Careful planning is important to avoid areas with high conservation and societal value. However, detailed data sets for biodiversity and societal criteria for renewable energy planning in Southern Africa do not exist.

Research overview and objectives

This project aims to inform a collaborative regional approach to electricity infrastructure development to achieve the long-term goals of climate resilience, social equity, and environmental conservation.

It is an extension of the existing EEG project on renewable energy decision support in Southern Africa (REDS), which is mapping barriers to renewable energy development in power system planning, and identifying and prioritising potential renewable energy project areas in the SAPP.

The project extension is examining the impacts of climate change and environmental and social considerations on optimal energy pathways in Southern Africa. The aim is to improve energy planning by identifying which mix of renewable energy technologies, hydropower, and other conventional technology options reflects climate change risk, addresses social impacts, and achieves conservation goals. The project will leverage the Multi-criteria Analysis for Planning Renewable Energy (MapRE) and GridPath models and data being developed and gathered under the REDS project.

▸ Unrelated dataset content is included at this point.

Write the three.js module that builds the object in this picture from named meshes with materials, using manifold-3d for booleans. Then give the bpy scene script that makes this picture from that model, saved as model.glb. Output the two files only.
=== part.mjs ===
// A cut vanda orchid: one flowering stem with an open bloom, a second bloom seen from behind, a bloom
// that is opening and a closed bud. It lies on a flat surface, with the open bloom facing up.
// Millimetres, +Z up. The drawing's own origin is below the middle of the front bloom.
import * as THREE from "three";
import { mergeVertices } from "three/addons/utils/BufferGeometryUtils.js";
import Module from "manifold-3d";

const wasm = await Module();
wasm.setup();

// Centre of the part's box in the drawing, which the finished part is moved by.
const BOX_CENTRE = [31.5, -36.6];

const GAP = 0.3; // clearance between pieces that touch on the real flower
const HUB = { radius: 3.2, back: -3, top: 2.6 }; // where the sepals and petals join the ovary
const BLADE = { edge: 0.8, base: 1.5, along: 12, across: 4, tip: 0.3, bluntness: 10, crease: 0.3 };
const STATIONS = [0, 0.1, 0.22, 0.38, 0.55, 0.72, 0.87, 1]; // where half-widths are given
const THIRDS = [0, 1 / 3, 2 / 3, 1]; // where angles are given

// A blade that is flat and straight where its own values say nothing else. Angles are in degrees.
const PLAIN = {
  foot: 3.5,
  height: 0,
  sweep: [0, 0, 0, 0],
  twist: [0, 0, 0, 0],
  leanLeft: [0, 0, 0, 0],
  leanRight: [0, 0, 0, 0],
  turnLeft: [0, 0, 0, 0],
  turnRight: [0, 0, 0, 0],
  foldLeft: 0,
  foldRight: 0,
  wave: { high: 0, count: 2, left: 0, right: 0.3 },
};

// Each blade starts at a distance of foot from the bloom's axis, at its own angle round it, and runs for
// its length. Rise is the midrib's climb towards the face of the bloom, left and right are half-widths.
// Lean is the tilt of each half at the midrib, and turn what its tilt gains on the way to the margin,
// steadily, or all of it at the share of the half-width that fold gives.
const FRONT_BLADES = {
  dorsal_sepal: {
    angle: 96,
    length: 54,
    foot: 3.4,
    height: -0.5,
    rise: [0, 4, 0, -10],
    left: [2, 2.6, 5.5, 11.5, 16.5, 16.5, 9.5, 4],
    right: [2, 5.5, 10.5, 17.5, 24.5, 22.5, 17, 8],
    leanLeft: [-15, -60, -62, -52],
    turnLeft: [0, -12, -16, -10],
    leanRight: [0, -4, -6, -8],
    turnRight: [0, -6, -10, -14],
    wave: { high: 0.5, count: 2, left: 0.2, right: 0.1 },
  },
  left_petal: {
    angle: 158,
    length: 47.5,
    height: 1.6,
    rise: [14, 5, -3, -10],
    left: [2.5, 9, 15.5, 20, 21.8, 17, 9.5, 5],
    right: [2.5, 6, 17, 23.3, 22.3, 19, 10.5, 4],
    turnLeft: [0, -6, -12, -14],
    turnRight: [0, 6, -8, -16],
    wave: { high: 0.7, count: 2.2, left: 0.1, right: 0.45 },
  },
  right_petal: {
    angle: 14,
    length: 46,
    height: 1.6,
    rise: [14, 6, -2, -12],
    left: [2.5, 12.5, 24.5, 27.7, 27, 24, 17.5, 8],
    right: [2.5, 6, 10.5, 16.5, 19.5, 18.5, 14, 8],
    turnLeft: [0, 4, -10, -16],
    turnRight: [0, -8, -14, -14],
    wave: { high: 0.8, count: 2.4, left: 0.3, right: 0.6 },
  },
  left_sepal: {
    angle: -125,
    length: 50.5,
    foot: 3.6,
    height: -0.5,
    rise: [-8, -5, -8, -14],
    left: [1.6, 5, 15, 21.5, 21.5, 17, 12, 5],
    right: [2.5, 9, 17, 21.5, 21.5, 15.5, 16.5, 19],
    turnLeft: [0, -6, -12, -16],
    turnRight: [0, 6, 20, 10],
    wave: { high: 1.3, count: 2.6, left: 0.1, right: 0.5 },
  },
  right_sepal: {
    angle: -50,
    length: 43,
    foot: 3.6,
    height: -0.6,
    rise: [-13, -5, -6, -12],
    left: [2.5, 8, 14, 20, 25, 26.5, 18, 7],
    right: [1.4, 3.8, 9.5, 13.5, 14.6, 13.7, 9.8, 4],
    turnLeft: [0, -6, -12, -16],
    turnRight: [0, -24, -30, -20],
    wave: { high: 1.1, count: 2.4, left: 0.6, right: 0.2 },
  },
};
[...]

The research team will also collate the latest and most relevant spatial datasets on biodiversity, ecologically-sensitive areas, wildlife corridors, community-managed wildlife conservancies, and settlements of local communities (and areas important for these communities, such as agriculturally productive lands). This will allow the team to identify and prioritise potential areas for wind and solar projects.

The team will also model climate change impacts on hydropower (using data to establish a relationship between hydropower electricity output and hydroclimatic conditions) and optimal energy pathways. Energy budgets will be derived for both existing and proposed hydropower dams under projected climate change scenarios. These budgets will be used to explore optimal energy pathways to mitigate climate impacts in the longer term (2040 has been chosen because climate change signals may not be as pronounced in earlier years).

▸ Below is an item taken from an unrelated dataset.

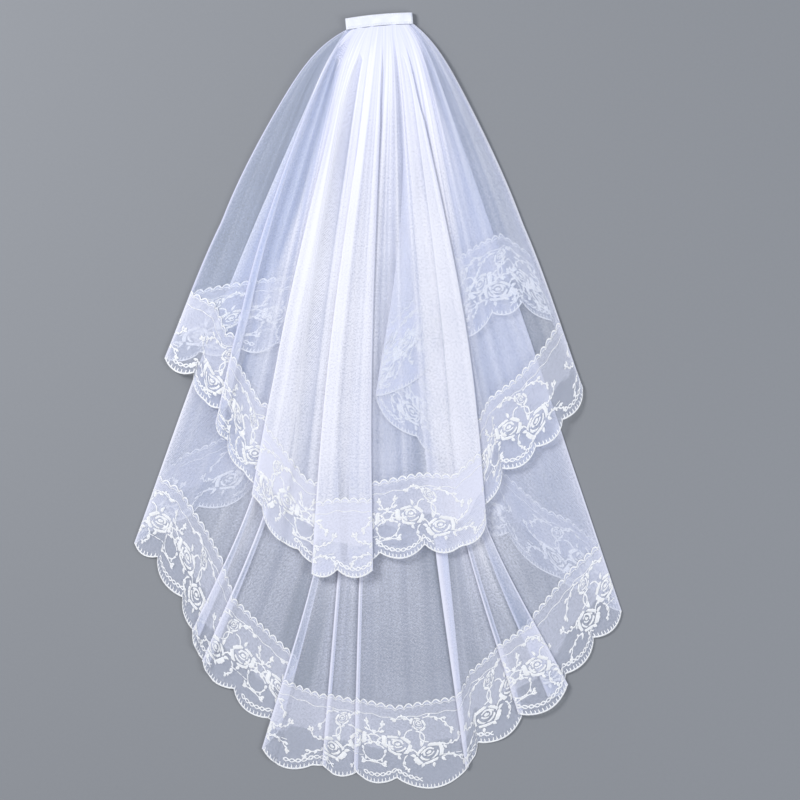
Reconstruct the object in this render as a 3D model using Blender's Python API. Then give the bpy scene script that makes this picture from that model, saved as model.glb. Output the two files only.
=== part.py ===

Using data from weather models, renewable energy generation data for potential candidate projects will be simulated. The model will choose optimal energy infrastructure buildouts for various climate and biodiversity protection scenarios, and, crucially, provide hydroelectric fleet power and capacity requirements and operations for each country.

In addition, a multi-objective, multi-criteria model will be used to evaluate the cumulative impacts of multiple combinations of hydropower projects. The model will enable biodiversity, environmental, social, energy production, and financial performance information to be integrated.

The team aims to provide stakeholders with a functional electricity system simulation model for use in investment decision-making that accounts for projected climate change impacts, social impacts, and biodiversity data, and an evaluation of the best strategies. The analysis and models will directly inform dialogue on transboundary water management and hydropower investments.